Thorpe Bay is an area of the city of Southend-on-Sea, in the City of Southend-on-Sea, in the ceremonial county of Essex, England. located on the Thames Estuary. Thorpe Bay is situated within the Thorpe ward of Southend-on-Sea. It is around 4 miles to the east of Southend. Originally the area was called Thorpe, but it was renamed Thorpe Bay, after the railway station. The station had been given the name to indicate that it was a seaside settlement.

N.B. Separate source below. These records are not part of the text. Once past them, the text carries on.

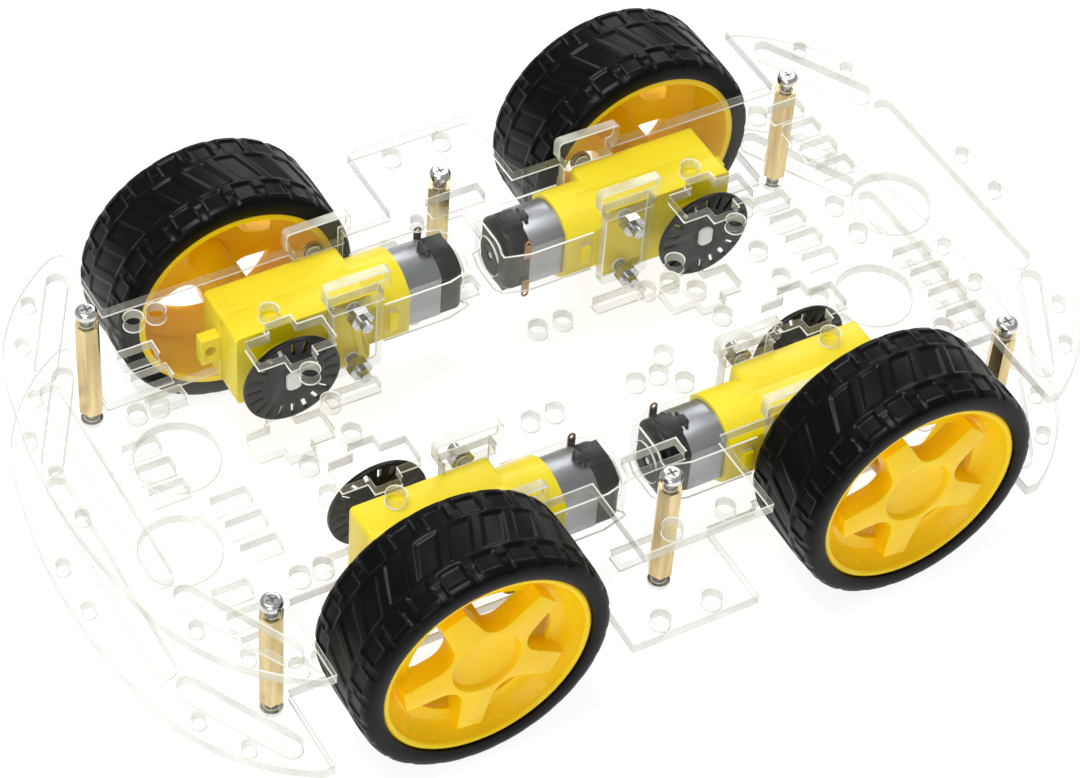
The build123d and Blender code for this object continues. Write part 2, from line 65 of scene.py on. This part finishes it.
def link(name, mesh, material, body, replaced=()):
    """Put a finished mesh into the scene as a piece of the object."""
    piece = bpy.data.objects.new(name, mesh)
    bpy.context.scene.collection.objects.link(piece)
    mesh.materials.clear()
    mesh.materials.append(material)
    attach(piece, body)
    if replaced:
        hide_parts(*replaced)
    return piece


def apply_modifiers(piece):
    """Bake a piece's modifiers into its mesh."""
    bpy.context.view_layer.update()
    graph = bpy.context.evaluated_depsgraph_get()
    mesh = bpy.data.meshes.new_from_object(piece.evaluated_get(graph))
    piece.modifiers.clear()
    piece.data = mesh


def softened(name, material, width, segments=2, clamp=True):
    """Stand in for a CAD node with the same shape, its sharp edges rounded by a small radius in mm.

    Thin sheets with many holes are not clamped, because a clamp shrinks the chamfer to almost nothing.
    """
    mesh = NODES[name].data.copy()
    solid = bmesh.new()
    solid.from_mesh(mesh)
    bmesh.ops.remove_doubles(solid, verts=solid.verts, dist=WELD_DISTANCE)
    bmesh.ops.dissolve_limit(solid, angle_limit=math.radians(FLAT_ANGLE), verts=solid.verts,
                             edges=solid.edges)
    solid.to_mesh(mesh)
    solid.free()
    piece = link(name + "_moulded", mesh, material, node_body(name), (name,))
    bevel = piece.modifiers.new("edge", "BEVEL")
    bevel.width = width * MM
    bevel.segments = segments
    bevel.limit_method = "ANGLE"
    bevel.angle_limit = math.radians(SMOOTH_ANGLE)
    bevel.harden_normals = False
    bevel.use_clamp_overlap = clamp
    apply_modifiers(piece)
    shade(piece.data)
    return piece


def shade(mesh, angle=SMOOTH_ANGLE):
    """Smooth shading that keeps edges sharper than the angle."""
    mesh.shade_smooth()
    mesh.set_sharp_from_angle(angle=math.radians(angle))


# ---- materials --------------------------------------------------------------------------------
class Nodes:
    """A few shorthands for building one node tree."""

    def __init__(self, name):
        self.material = bpy.data.materials.new(name)
        self.material.use_nodes = True
        self.tree = self.material.node_tree
        self.shader = self.tree.nodes["Principled BSDF"]

    def add(self, kind, **values):
        node = self.tree.nodes.new(kind)
        for key, value in values.items():
            if key in node.inputs.keys():
                node.inputs[key].default_value = value
            else:
                setattr(node, key, value)
        return node

    def join(self, source, output, target, socket):
        self.tree.links.new(source.outputs[output], target.inputs[socket])

    def set(self, **values):
        for key, value in values.items():
            self.shader.inputs[key.replace("_", " ")].default_value = value

    def noise(self, scale, detail=3.0, roughness=0.55, stretch=(1, 1, 1)):
        place = self.add("ShaderNodeTexCoord")
        mapping = self.add("ShaderNodeMapping")
        mapping.inputs["Scale"].default_value = stretch
        self.join(place, "Object", mapping, "Vector")
        noise = self.add("ShaderNodeTexNoise", Scale=scale, Detail=detail, Roughness=roughness)
        self.join(mapping, "Vector", noise, "Vector")
        return noise

    def ramp(self, source, output, low, high, low_at=0.3, high_at=0.7):
        ramp = self.add("ShaderNodeValToRGB")
        ramp.color_ramp.elements[0].position = low_at
        ramp.color_ramp.elements[0].color = low
        ramp.color_ramp.elements[1].position = high_at
        ramp.color_ramp.elements[1].color = high
        self.join(source, output, ramp, "Fac")
        return ramp

    def spread(self, source, output, low, high):
        """Map a 0 to 1 value onto a range."""
        spread = self.add("ShaderNodeMapRange")
        spread.inputs["To Min"].default_value = low
        spread.inputs["To Max"].default_value = high
        self.join(source, output, spread, "Value")
        return spread

    def bump(self, source, output, strength, distance):
        bump = self.add("ShaderNodeBump", Strength=strength, Distance=distance)
        self.join(source, output, bump, "Height")
        self.join(bump, "Normal", self.shader, "Normal")


def moulded_plastic(name, colour, deep, roughness, specular, grain=0.06):
    """Moulded plastic: slight flow-mark colour change, uneven gloss and a very fine skin."""
    n = Nodes(name)
    flow = n.noise(55.0, 4.0)
    colours = n.ramp(flow, "Fac", (*deep, 1), (*colour, 1))
    n.join(colours, "Color", n.shader, "Base Color")
    gloss = n.spread(n.noise(210.0, 3.0), "Fac", roughness - 0.06, roughness + 0.08)
    n.join(gloss, "Result", n.shader, "Roughness")
    n.bump(n.noise(2600.0, 2.0), "Fac", grain, 0.00004)
    n.set(Specular_IOR_Level=specular)
    return n.material


def rim_plastic():
    """Warm yellow plastic that lets a little light through."""
    material = moulded_plastic("rim_yellow", (1.0, 0.66, 0.003), (0.98, 0.59, 0.002), 0.32, 0.24)
    shader = material.node_tree.nodes["Principled BSDF"]
    shader.inputs["Subsurface Weight"].default_value = 0.45
    shader.inputs["Subsurface Radius"].default_value = (1.0, 0.45, 0.05)
    shader.inputs["Subsurface Scale"].default_value = 0.004
    return material


def tyre_rubber():
    """Satin black rubber with a fine mould skin and dusty, duller patches."""
    n = Nodes("tyre_rubber")
    colours = n.ramp(n.noise(70.0, 5.0), "Fac", (0.0010, 0.0010, 0.0012, 1), (0.0026, 0.0026, 0.0028, 1))
    n.join(colours, "Color", n.shader, "Base Color")
    gloss = n.spread(n.noise(160.0, 4.0), "Fac", 0.26, 0.40)
    n.join(gloss, "Result", n.shader, "Roughness")
    n.bump(n.noise(1500.0, 3.0), "Fac", 0.10, 0.00006)
    n.set(Specular_IOR_Level=0.11)
    return n.material


# how much of the object normal lies across a clear sheet, on its faces and on its cut walls
FACE_FROM, WALL_UP_TO = 0.9, 0.35


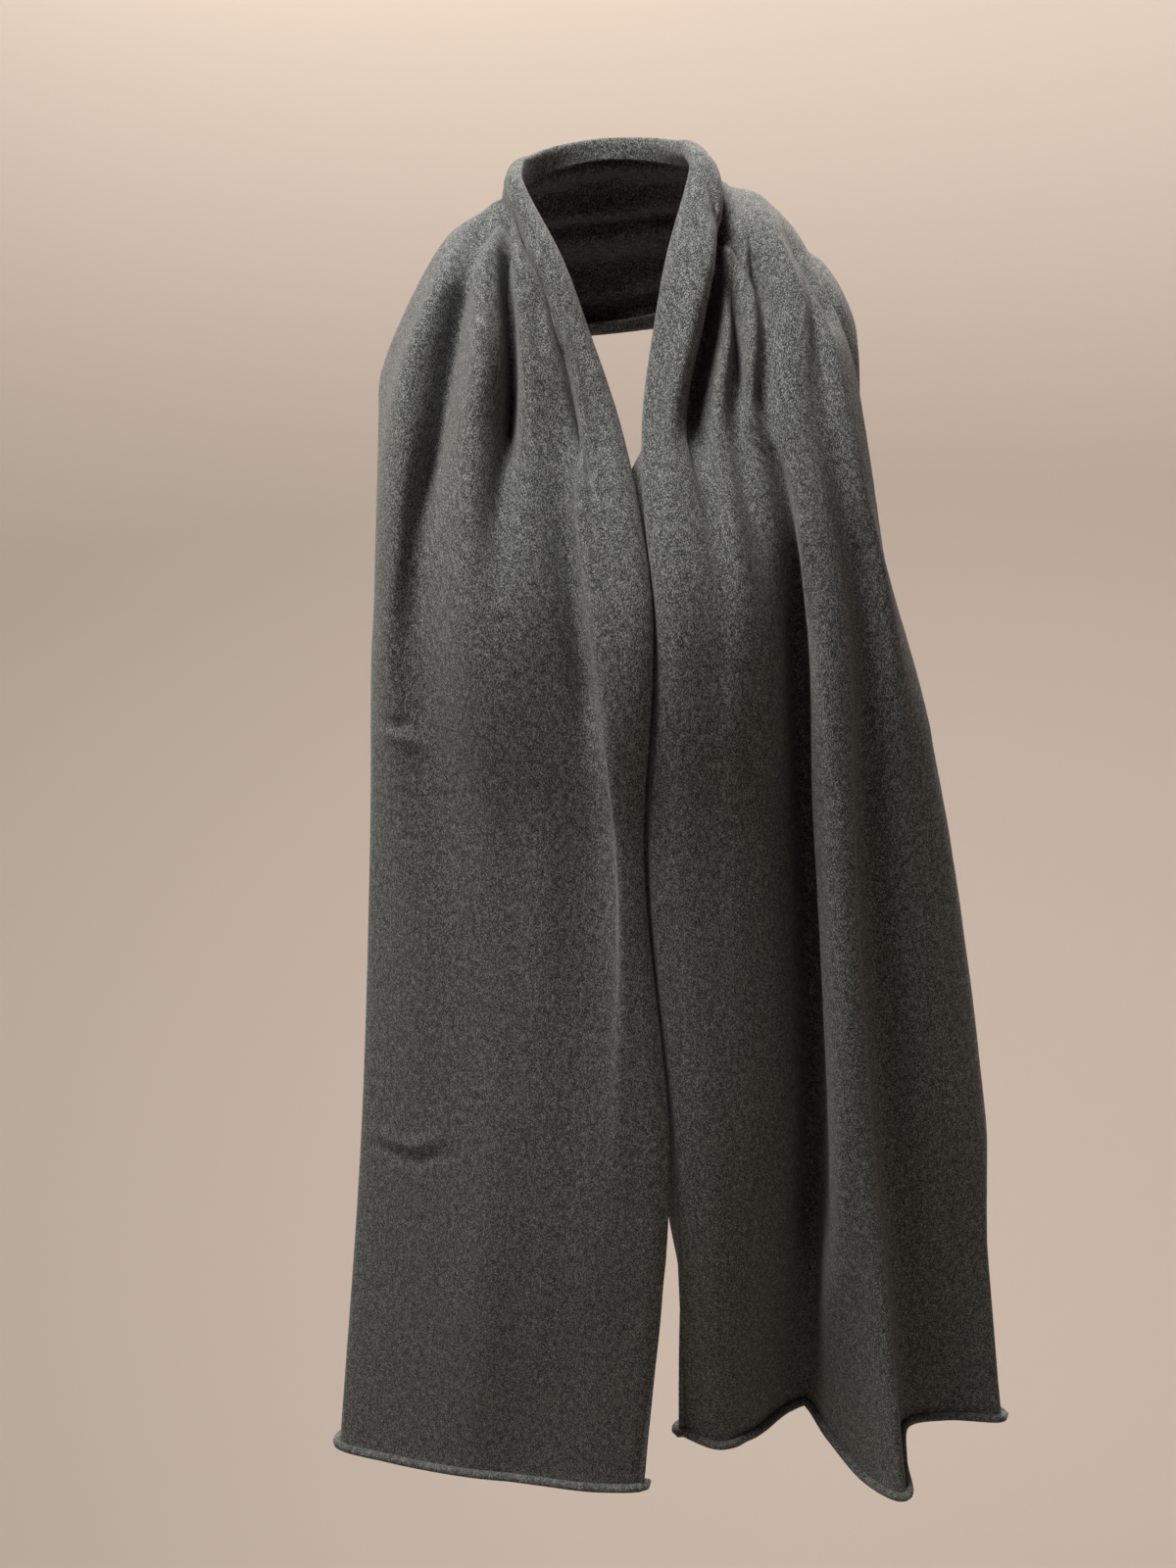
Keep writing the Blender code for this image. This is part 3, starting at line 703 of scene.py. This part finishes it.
def cloth_mesh(name, points, along, across):
    """One sheet on the grid, with a UV map in metres of cloth."""
    rows, columns = points.shape[:2]
    index = np.arange(rows * columns).reshape(rows, columns)
    corners_of_faces = [index[:-1, :-1], index[1:, :-1], index[1:, 1:], index[:-1, 1:]]
    quads = np.stack(corners_of_faces, axis=2).reshape(-1, 4)
    mesh = bpy.data.meshes.new(name)
    mesh.from_pydata((points.reshape(-1, 3) * MM).tolist(), [], quads.tolist())
    along_grid = np.repeat(along[:, None], columns, axis=1)
    places = np.stack([across - across.mean(axis=1, keepdims=True), along_grid], axis=2).reshape(-1, 2) * MM
    layer = mesh.uv_layers.new(name="cloth")
    corners = np.empty(len(mesh.loops), dtype=np.int32)
    mesh.loops.foreach_get("vertex_index", corners)
    layer.data.foreach_set("uv", places[corners].ravel())
    mesh.polygons.foreach_set("use_smooth", np.ones(len(mesh.polygons), dtype=bool))
    thing = bpy.data.objects.new(name, mesh)
    bpy.context.scene.collection.objects.link(thing)
    return thing


def face_outward(thing):
    """Turns all faces over if the probed one looks to the back."""
    faces = thing.data.polygons
    if faces[len(faces) - PROBE_FACES].normal.y > 0:
        thing.data.flip_normals()


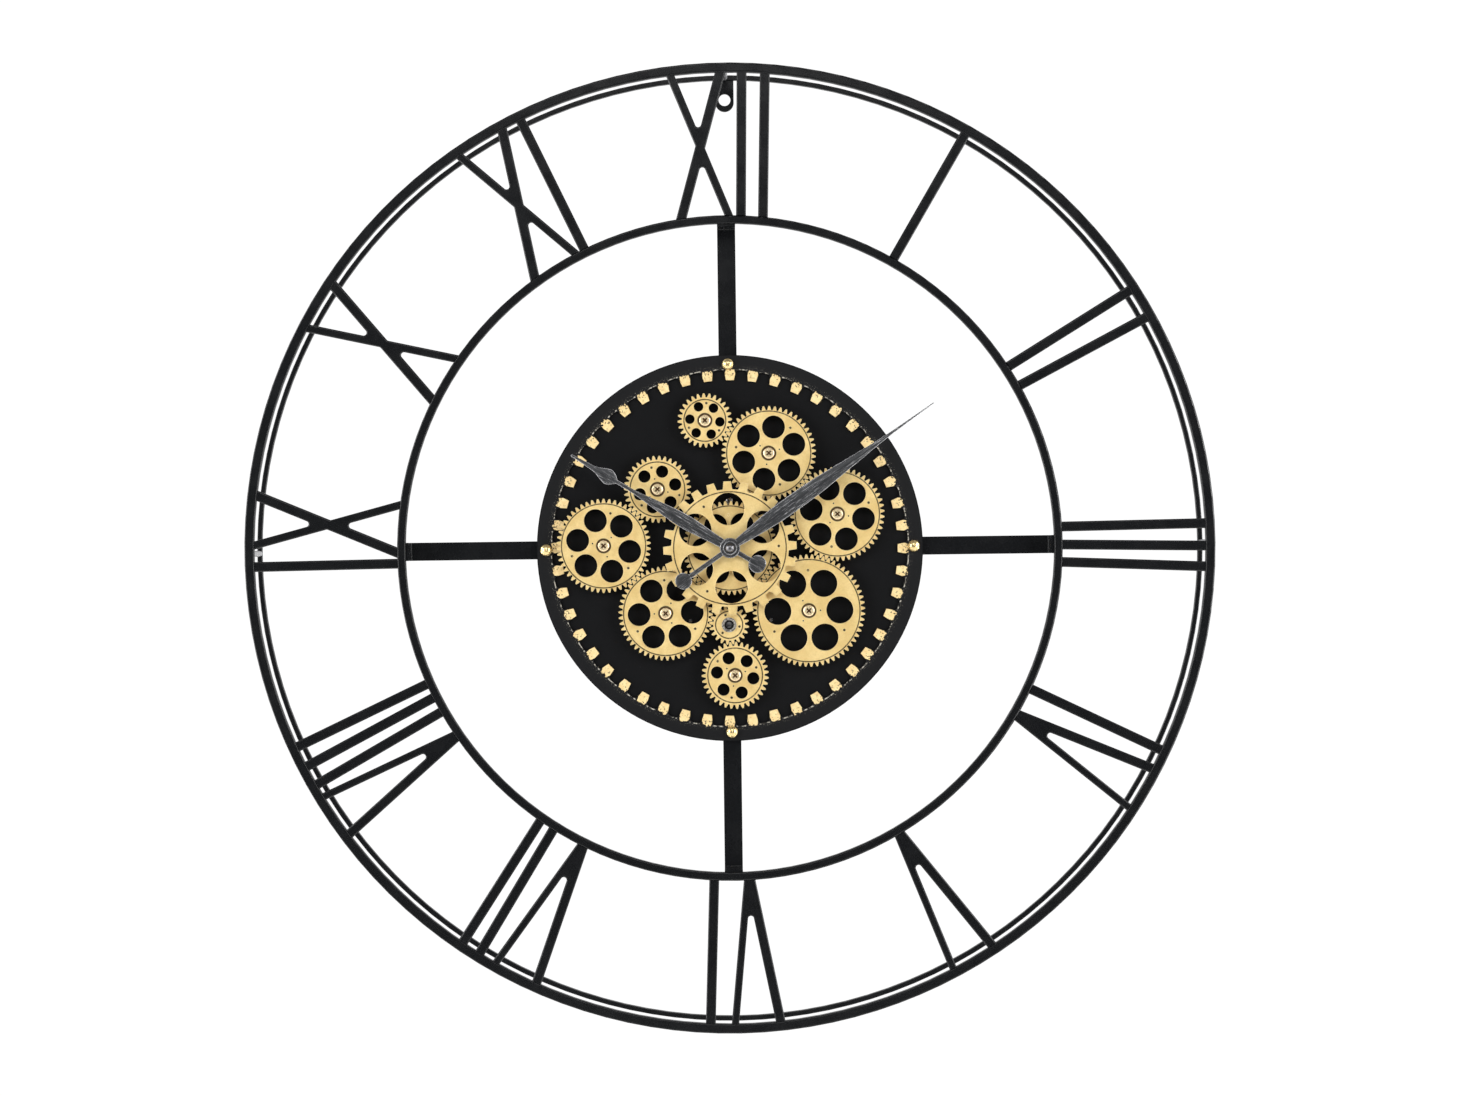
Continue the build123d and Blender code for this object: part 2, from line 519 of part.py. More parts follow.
# ---------------------------------------------------------------- dial
with BuildPart() as dial_spokes:
    for quarter in QUARTERS:
        with BuildSketch(radial_section(quarter)) as bend:
            spoke_back = DIAL_BACK - SPOKE_THICK
            leg_outer = sqrt(INNER_RING_INNER**2 - (SPOKE_WIDTH / 2) ** 2)
            leg_inner = leg_outer - SPOKE_THICK
            Polygon((spoke_back, SPOKE_INNER_END), (spoke_back, leg_outer),
                    (SPOKE_LEG_FRONT, leg_outer), (SPOKE_LEG_FRONT, leg_inner),
                    (DIAL_BACK, leg_inner), (DIAL_BACK, SPOKE_INNER_END), align=None)
            fillet(bend.vertices().sort_by_distance((spoke_back, leg_outer))[0], SPOKE_THICK + SPOKE_BEND)
            fillet(bend.vertices().sort_by_distance((DIAL_BACK, leg_inner))[0], SPOKE_BEND)
        extrude(amount=SPOKE_WIDTH / 2, both=True)
    with BuildSketch(facing(DIAL_BACK - SPOKE_THICK)):
        ring_of(len(QUARTERS), BOLT_CIRCLE, 0, lambda mode: Circle(BOLT_RADIUS), None)
    extrude(amount=SPOKE_THICK, mode=Mode.SUBTRACT)
dial_spokes.part.label = "dial_spokes"
export_step(dial_spokes.part, "parts/dial_spokes.step")

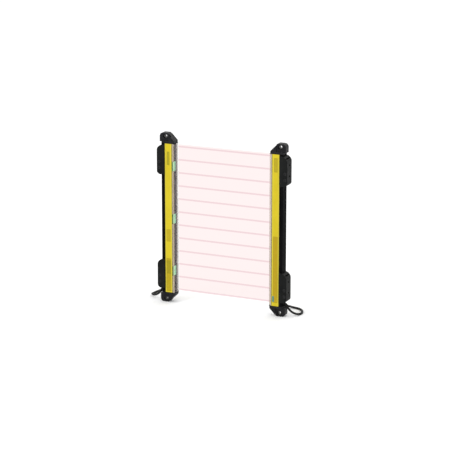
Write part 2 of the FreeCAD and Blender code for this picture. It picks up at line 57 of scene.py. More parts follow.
# Camera: the photograph's direction, in degrees, and its scale at the origin
AZIMUTH = 24.82
ELEVATION = 14.44
DISTANCE = 4.5
PIXELS = 450
PIXELS_PER_M = 452.0
ORIGIN_PIXEL = (223.43, 223.67)
SENSOR = 36.0
NEAREST_SEEN = 0.1
FURTHEST_SEEN = 60

# The protected field between the windows and how its beams are drawn, in metres
FIELD_WIDTH = 0.230
BEAM_PITCH = 0.030
BEAM_COUNT = 12
BEAM_HALF = 0.0019
FIELD_Y = 0.0105
FIELD_DROP = 0.0028
VEIL_GAP = 0.0005

# The receiver's three light guides, in metres
GUIDE_PITCH = 0.120
EDGE_SOFTNESS = 0.001

# Where a lead leaves its boot, from the part's own dimensions
CABLE_DIAMETER = 0.0048
BOOT_START = Vector((33.6, 0.0, -167.0)) * MM
BOOT_BEND = 5.0 * MM
BOOT_ANGLE = math.radians(55)
BOOT_STRAIGHT = 4.5 * MM
LEAD_START = 6.5 * MM

# The routes' own measures, in millimetres as the routes are
BAR_DEPTH = 32.0
LIE = -192.1
PLUG_LIE = -189.5

# The studio
FLOOR = -194.5 * MM
FLOOR_REACH = 12
STUDIO_STRENGTH = 1.1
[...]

The majority of Thorpe Bay consists of residential properties, mainly built in the 1920s, arranged in a grid pattern.

==Location==
Thorpe Bay can be defined as the area between the eastern side of Thorpe Hall Avenue to the west (beyond which is Southchurch), Thorpe Bay beach to the south, Maplin Way to the east, (beyond which is Shoeburyness), up to Station Road (beyond which is Bournes Green).

==Shopping==
The main shopping area, named 'The Broadway' – after the road on which it lies – is a parade of retail shops and restaurants, as well as medical and professional practices.

==Transport==
Thorpe Bay railway station is the penultimate station on the London, Tilbury and Southend line served by c2c from London Fenchurch Street (the last being Shoeburyness railway station). Consequently, a large number of London commuters choose to live in Thorpe Bay. Thorpe Bay enjoys good access by bus, provided by Arriva Shires & Essex including the number 1, 4(a), 7, 8 and 9. In 1914, Southend-on-Sea Corporation Tramways' network was extended from Bournes Green to Thorpe Bay. The tramway closed in 1942 after being superseded by the motorbus.

==Leisure==
Thorpe Bay has one of Southend-on-Sea's exclusive golf courses, the Thorpe Hall Golf Club. Thorpe Bay Bowling Club and Lawn Tennis Club are close together on the north side of Thorpe Esplanade (the main road along the seafront). As well as these clubs, Thorpe Bay Yacht Club is also situated along the seafront, to the eastern end of Thorpe Bay. These clubs are private organisations open for annual membership. Thorpe Bay does not have a cinema, a theatre or any other major cultural amenities, but leisure organisations, in addition to those already mentioned, include Thorpe Bay Bridge Club, The Rotary Club of Thorpe Bay and a well-equipped fitness gym.

==Politics==
James Duddridge MP, representing the Conservative Party, has been Thorpe Bay's member of parliament since 2005. Thorpe Bay is part of the Thorpe Ward of Southend-on-Sea. The ward currently has three independent councillors. These are Cllr Ron Woodley, Cllr Mike Stafford and Cllr Martin Terry.

==Schools==
Thorpe Bay has a few schools, such as Bournes Green Infants and Junior School, which lies just above the Station Road northern boundary; and Thorpe Hall School, a non-selective, coeducational, private day school.

==Religion==
There has been a church in Thorpe Bay since 1913. The three churches in Thorpe Bay include St. Augustine's Parish Church (Anglican) on St. Augustine's Avenue, designed in 1937 and built under the consultation of Sir Charles Nicholson; Thorpe Bay Methodist Church on The Broadway, whose architectural predecessor was erected in 1921; and St. Gregory's Roman Catholic Chapel of Ease, opened in 1928, which sits opposite the Methodist church on The Broadway.

==Notable residents==

- James Duddridge, MP for Rochford and Southend East, lives in, and is MP for Thorpe Bay.
- Mark Foster, lived in Thorpe Bay and was educated at Alleyn Court School.
- Jim Peters, marathon runner, was a resident of Thorpe Bay until his death on 9 January 1999, aged 80.
- Rachel Riley, co-presenter on the Channel 4 gameshow Countdown, also lives in the area.
- Frederick Adam Wright, a Birkbeck College professor of Classics, was living at "Kalomba" in Thorpe Bay by 1921.